Jump ahead ten years: My stalwart and constant group friends and I started playing with a new GM.  He was running Call of Cathulu and All Flesh Must Be Eaten and other horror genre games.  This GM is an excellent voice actor and envisions his games to at home version of popular movies or TV shows.  In both CoC game and the AFMBE game he would force the characters to take certain actions or points of view.  For example, he told a Priest character that the sight of an extra-dimensional horror caused him to lose his faith in God.  He compelled some character to flee from zombies in fear, specifically fear that was not generated by supernatural energy, but rather 'was the natural reaction' to seeing the walking dead.  The group found this to be off-putting because he was telling us how to role-play our characters.  We should be able to control our responses to game elements. 

In short I assert that you cannot tell a character how they feel or what they would or should do.  But you can alter the character's stimuli and how they interact with the game world. If you accept the conceit that the subconscious self is different than conscious self and the GM has control of the subconscious and the player the conscious, then the player may function differently as result of feelings they may not be aware of or feelings they would not choose to have.  For example a character in love leaves his/her paramour's bed, folds a love letter into their shirt and while storming the castle they find themselves sailing into battle with greater strength and vigor.  Upon returning victorious to the homestead, they sneak back into their bedchamber only to find their best friend making a cuckold of them. As result of this heavy heart they find their shield rises more slowly at the tournament, or that they seem to forget the last few lines of even the most basic incantations. Another interpretation may be that love is not psychological state, but a supernatural state.  In the ancient world love could be seen as an affliction; something the Gods forced up on you. Thus the Gods could aid the quest of a person acting for love, and hinder the actions of those acting against love.   In this way love is both a blessing and a curse.  The characters here can still chose how they respond to changes, but love also becomes part of the character whether they want it to be or not. 

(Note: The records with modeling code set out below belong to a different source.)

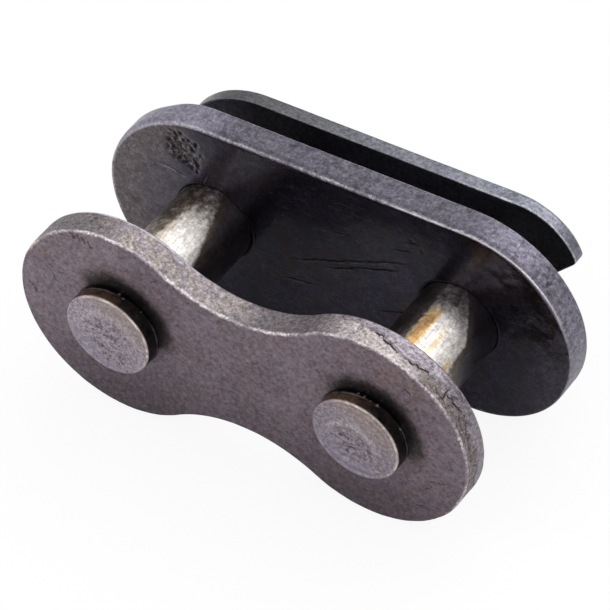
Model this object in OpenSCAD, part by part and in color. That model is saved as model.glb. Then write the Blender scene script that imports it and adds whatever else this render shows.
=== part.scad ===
// Spring-clip connecting link of a half-inch pitch roller chain, in millimetres.
// It stands on the long lower edge of its cover plate, with +Z up and +X along the chain.
// The pins run along Y: riveted plate at -Y, then the open bay, the loose cover plate, and
// the spring clip in the pin grooves at +Y. The origin is the bottom centre of the whole link.

/* [Chain] */
// Distance between the two pin axes
pitch = 12.7; // [11.5:0.1:16]
// Clear width between the plates when the cover plate is against the clip
bay_w = 7.95; // [6:0.05:12]

/* [Pin plate] */
// Thickness of the riveted plate
plate_t = 1.45; // [1:0.05:2.5]
// Radius of the plate's two lobes
lobe_r = 5.12; // [4.2:0.02:5.8]
// Height of the plate across its waist
waist_h = 6.5; // [4.5:0.1:8]

/* [Pins] */
// Diameter of the pins
pin_d = 3.97; // [3.2:0.01:4.2]
// Diameter of the riveted heads
head_d = 4.34; // [4.3:0.01:5.5]
// Height of the riveted heads above the plate
head_h = 0.78; // [0.4:0.02:1.2]
// Rounding of the heads' rims
head_edge = 0.12; // [0.02:0.02:0.3]
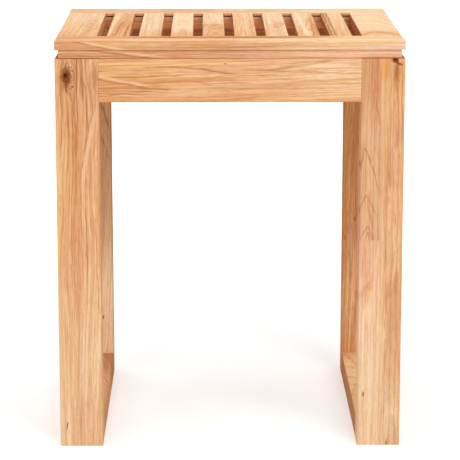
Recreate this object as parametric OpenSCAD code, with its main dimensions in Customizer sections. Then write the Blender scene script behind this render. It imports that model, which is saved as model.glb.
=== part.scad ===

Another option for manifesting love in the PC's life is to alter the characters stimuli.  For example, the character may see a flock of birds flying low across a lake, here the name 'Thora' with each flap.  Alternatively, the character may dream of their love or have remembrance constantly forced upon them. Thus when describing an NPC to a character you can reference the love object.  'She has slim hands like Sophia, but her eyes lack Sophia's warmth.'  

         Love is a major narrative theme, if not the major narrative theme, in literature and media.  Role-playing as a medium is generally lacking in this theme.   But like all things in role-playing, when you place it your game you won't know what it is going to do.  Part of the great fun of role-playing is that nobody knows what is going to happen.  How the PCs respond to the scenarios you place in front them should be as equally entertaining for the GM as it is to the players. Will this entire obsession with the romantic object push the PC farther or closer to that person?  Will the character resent love, feel like victims of love or will they just try to ignore it?  The point of the GM is to give characters something to hang their role-playing on and once you give love a life in the game mechanic it will be something that they will directly interact with.  It will no longer be an afterthought.